FRIDAY MARCH 28
Clear Channel Goes Murky

In what will no doubt go down as the Infamous Bexar County Play, the long list of banks looking to relieve themselves of financing Clear Channel’s multibillion-dollar buyout, not to mention the private-equity firms suing them, have begun doing battle over the finer points of “tortious interference with contract” charges in Texas, although none of them actually bothered to show up in Texas to do so Thursday. We imagine the presiding judge got rather lonely, issuing his fiery oratory to no one. Which explains why he was angry enough to issue a restraining order. That’ll learn ‘em. Here, a peek inside this hall of mirrors.

March 2008

Citigroup, Morgan Stanley, Deutsche Bank, Credit Suisse, RBS and Wachovia had an uncomfortable time in Texas on Thursday. Or rather they would have done, had they actually been in the court of Judge John D Gabriel.

Judge Gabriel, presiding judge of Bexar County, Texas, has issued a restraining order against the banks intended to force them all, for now, to uphold their commitment to financing the $22bn debt for the LBO of Clear Channel Communications.

It’s just the kind of capital that banks really can’t afford to fork out right now.

The banks have naturally pledged to fight the order. The problem for them is that Texas really isn’t the best place to do it. They’d far rather be litigating in New York.

There is indeed, already a case underway in NYC. There, private equity groups Bain Capital and THL Partners are suing the banks to enforce their debt commitment letters. The complaint is available here.

In Texas, the banks are being sued for tortious interference with contract. Which might not, on first hearing, sound like such a big deal as the NYC case. Only it is.

Does anyone remember Pennzoil v. Texaco? Joe Jamail does (’America’s King of Torts’, ‘Texas Super Lawyer’, ‘Lawyer of the Century’). Jamail has been hired by Bain and THL to fight Clear Channel’s corner.

In Pennzoil v. Texaco, Jamail won from Texas courts damages of $10.5bn for Pennzoil after Texaco encroached on an informal but still binding contract Pennzoil had to buy another company; Getty Oil. The case was the largest civil verdict in US history and pushed Texaco to bankrupcty, declared in 1987. (Tangent: Jamail was paid $335m for the Pennzoil victory). So when it comes to merger agreements, fighting “tortious interference with contract” cases in Texas has history to it.

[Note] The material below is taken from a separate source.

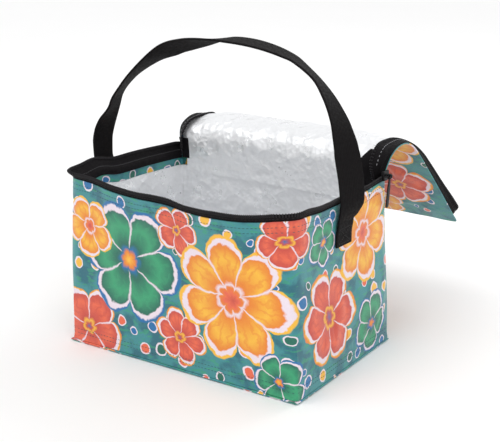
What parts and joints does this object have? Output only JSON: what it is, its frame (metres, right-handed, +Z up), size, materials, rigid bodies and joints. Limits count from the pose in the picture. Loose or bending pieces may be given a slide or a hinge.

Here, for those interested (with thanks again to Dealbook) is the case the banks will be fighting anyway:

(1) the existence of a contract subject to interference; (2) a willful and intentional act of interference; (3) the act was the proximate cause of the plaintiff’s damage; and (4) actual damage or loss occurred.

A possible defence?:

…the interfering party is justified in interfering if the actions are done in a bona fide exercise of the party’s own rights or if the party has an equal or superior right in the subject matter. … Justification may include the right to file a lawsuit provided this is done in good faith with the belief that there is a colorable claim. … An interfering party is privileged to protect its own legitimate financial interest. (Hill v. Heritage Resources, Inc., 964 S.W.2d 89 (Tex.App. 1997)).